Creating a Simple DataFrame
Let's create a simple DataFrame to work with. This will act as our playground for adding columns.
import pandas as pd
data = {
'Name': ['Alice', 'Bob', 'Charlie'],
'Age': [25, 30, 35]
}
df = pd.DataFrame(data)
print(df)
This will output:
Name Age
0 Alice 25
1 Bob 30
2 Charlie 35
Adding a New Column with a Default Value
Imagine you want to add a new column to indicate whether these individuals have a pet. Since you don't have specific data, you might want to set a default value, say False
, indicating no pet.
df['HasPet'] = False
print(df)
The output will be:
Name Age HasPet
0 Alice 25 False
1 Bob 30 False
2 Charlie 35 False
Inserting a Column with Different Values
Now, suppose you've got information about the city each person lives in. You can add this as a new column with different values for each row.
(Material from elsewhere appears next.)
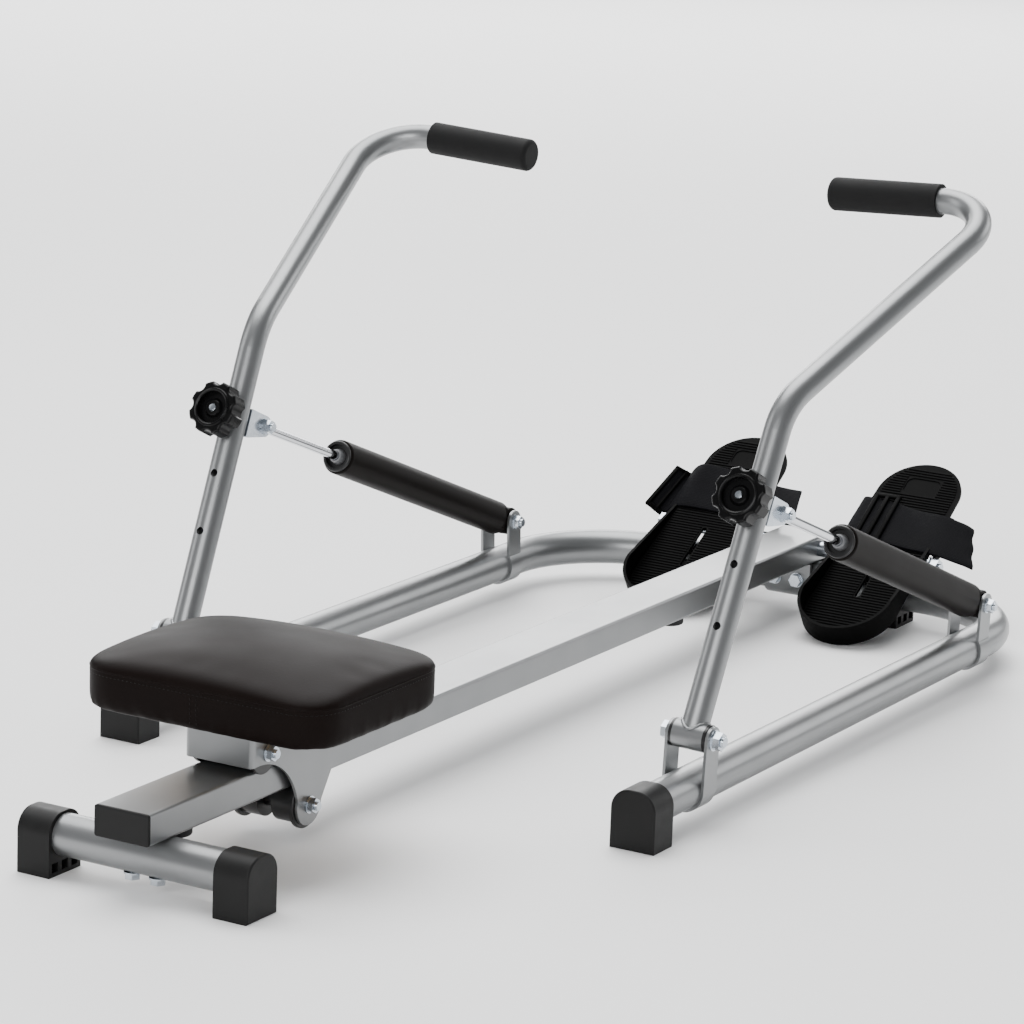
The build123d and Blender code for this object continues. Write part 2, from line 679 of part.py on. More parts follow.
axle_places = [(axle_y, upper_axle_z) for axle_y in upper_axle_ys]
axle_places.append((lower_axle_y, lower_axle_z))
hole_reach = carriage_half_width + overrun
for axle_y, axle_z in axle_places:
    carriage -= cylinder_x(axle_hole, -hole_reach, hole_reach, axle_y, axle_z)
roller_axles = [
    bolt_along_x(roller_axle_diameter, -carriage_half_width, carriage_half_width, axle_y, axle_z)
    for axle_y, axle_z in axle_places
]


def flanged_roller(rolling_radius, axle_y, axle_z):
    """Return a spool roller: two treads on the rail and a flange outside each edge of the rail."""
    tread_radius = rolling_radius - roller_rail_gap
    rail_half = rail_width / 2
    flange_start = rail_half + flange_gap
    flange_end = flange_start + flange_thickness
    body = cylinder_x(roller_hub_radius, -flange_end, flange_end)
    for side in (-1, 1):
        body += cylinder_x(tread_radius, side * (rail_half - tread_width), side * flange_end)
        body += cylinder_x(tread_radius + flange_height, side * flange_start, side * flange_end)
    body = fillet(body.edges().group_by(Axis.X)[0] + body.edges().group_by(Axis.X)[-1], roller_edge_fillet)
    body -= cylinder_x(roller_axle_diameter / 2 + running_clearance, -rail_width, rail_width)
    return Pos(0, axle_y, axle_z) * body


rear_roller = flanged_roller(upper_roller_radius, upper_axle_ys[0], upper_axle_z)
front_roller = flanged_roller(upper_roller_radius, upper_axle_ys[1], upper_axle_z)
lower_roller = flanged_roller(lower_roller_radius, lower_axle_y, lower_axle_z)

# Seat: a domed cushion over a board
waist_outline = RectangleRounded(seat_width, seat_depth, seat_corner_radius)
seat_middle = Pos(0, carriage_centre_y, seat_waist)
lower_half = extrude(seat_middle * waist_outline, amount=-(seat_waist - seat_base), taper=seat_draft)
upper_half = extrude(seat_middle * waist_outline, amount=seat_top - seat_waist + overrun)
crown = Pos(0, carriage_centre_y, seat_top - seat_crown_radius) * Sphere(seat_crown_radius)
upper_half &= crown
crown_edges = upper_half.faces().filter_by(GeomType.SPHERE)[0].edges()
upper_half = fillet(crown_edges, seat_top_fillet)
cushion = lower_half + upper_half
cushion = fillet(cushion.edges().group_by(Axis.Z)[0], seat_base_fillet)
board_outline = RectangleRounded(
    seat_width - board_inset * 2, seat_depth - board_inset * 2, board_corner_radius
)
seat_board = extrude(Pos(0, carriage_centre_y, carriage_top) * board_outline, amount=board_thickness)
board_pocket_outline = RectangleRounded(
    seat_width - board_inset * 2 + side_clearance * 2,
    seat_depth - board_inset * 2 + side_clearance * 2,
    board_corner_radius,
)
board_pocket = extrude(
    Pos(0, carriage_centre_y, carriage_top) * board_pocket_outline, amount=board_thickness + side_clearance
)
seat_cushion = cushion - board_pocket

# Footplate, laid out flat about its axle and then tilted with the toe up
plate_top = plate_offset
plate_low = plate_offset - plate_thickness
heel_reach = heel_centre + heel_radius
heel_lever = math.hypot(heel_reach, plate_low)
heel_fall = math.asin((rail_centre_height - heel_floor_gap) / heel_lever)
plate_tilt = math.degrees(heel_fall + math.atan2(plate_low, heel_reach))


def sole_outline(inset):
    """Return the outline of the footplate, drawn in by inset."""
    heel = Pos(0, -heel_centre) * Circle(heel_radius - inset)
    toe = Pos(0, toe_centre) * Circle(toe_radius - inset)
    return make_hull(heel.edges() + toe.edges())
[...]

df['City'] = ['New York', 'Los Angeles', 'Chicago']
print(df)
The DataFrame now looks like this:
Name Age HasPet City
0 Alice 25 False New York
1 Bob 30 False Los Angeles
2 Charlie 35 False Chicago
Adding a Column Based on Other Columns
What if you want to add a new column that is a result of some operation on existing columns? For example, let's say you want to add a column that shows the age of each person in months.
df['AgeInMonths'] = df['Age'] * 12
print(df)
Our DataFrame now has a new column with ages in months:
Name Age HasPet City AgeInMonths
0 Alice 25 False New York 300
1 Bob 30 False Los Angeles 360
2 Charlie 35 False Chicago 420
Using the assign
Method to Add Columns
Pandas provides a method called assign
that allows you to add new columns to a DataFrame in a more functional programming style.
df = df.assign(IsAdult=df['Age'] >= 18)
print(df)
The assign
method creates a new DataFrame with the added column:
Name Age HasPet City AgeInMonths IsAdult
0 Alice 25 False New York 300 True
1 Bob 30 False Los Angeles 360 True
2 Charlie 35 False Chicago 420 True
Inserting a Column at a Specific Position
Sometimes you may want to insert a column at a specific position rather than at the end. You can do this with the insert
method.
df.insert(2, 'Gender', ['Female', 'Male', 'Male'])
print(df)
Notice how the 'Gender' column is now the third column in the DataFrame:
Name Age Gender HasPet City AgeInMonths IsAdult
0 Alice 25 Female False New York 300 True
1 Bob 30 Male False Los Angeles 360 True
2 Charlie 35 Male False Chicago 420 True
Adding a Column Through Conditions
You might want to add a column that categorizes data based on certain conditions. Let's categorize the 'Age' into 'Young', 'Middle-Aged', and 'Senior'.
conditions = [
(df['Age'] < 30),
(df['Age'] >= 30) & (df['Age'] < 60),
(df['Age'] >= 60)
]
categories = ['Young', 'Middle-Aged', 'Senior']
df['AgeGroup'] = pd.cut(df['Age'], bins=[0, 29, 59, 100], labels=categories)
print(df)
Now, our DataFrame has a new 'AgeGroup' column:
Name Age Gender HasPet City AgeInMonths IsAdult AgeGroup
0 Alice 25 Female False New York 300 True Young
1 Bob 30 Male False Los Angeles 360 True Middle-Aged
2 Charlie 35 Male False Chicago 420 True Middle-Aged
Dealing with Missing Data When Adding Columns
When dealing with real-world data, you might encounter missing values. Suppose you have a list with some missing elements that you want to add as a new column.
email_list = ['alice@example.com', None, 'charlie@example.com']
df['Email'] = email_list
print(df)
The DataFrame now includes the email information, with a None
value representing missing data:
Name Age Gender HasPet City AgeInMonths IsAdult AgeGroup Email
0 Alice 25 Female False New York 300 True Young alice@example.com
1 Bob 30 Male False Los Angeles 360 True Middle-Aged None
2 Charlie 35 Male False Chicago 420 True Middle-Aged charlie@example.com
Conclusion: The Power of Flexibility
By now, you've learned several ways to add columns to a Pandas DataFrame. Whether you're setting default values, inserting based on conditions, or dealing with missing data, Pandas provides you with the flexibility to manipulate your data as needed. This flexibility is like having a Swiss Army knife for your data - with the right tool for each task, you can shape and analyze your data to reveal insights and drive decisions. Remember, the key to mastering Pandas, or any programming library, is practice and exploration. So don't hesitate to experiment with these methods and discover new ways to work with your data. Happy coding!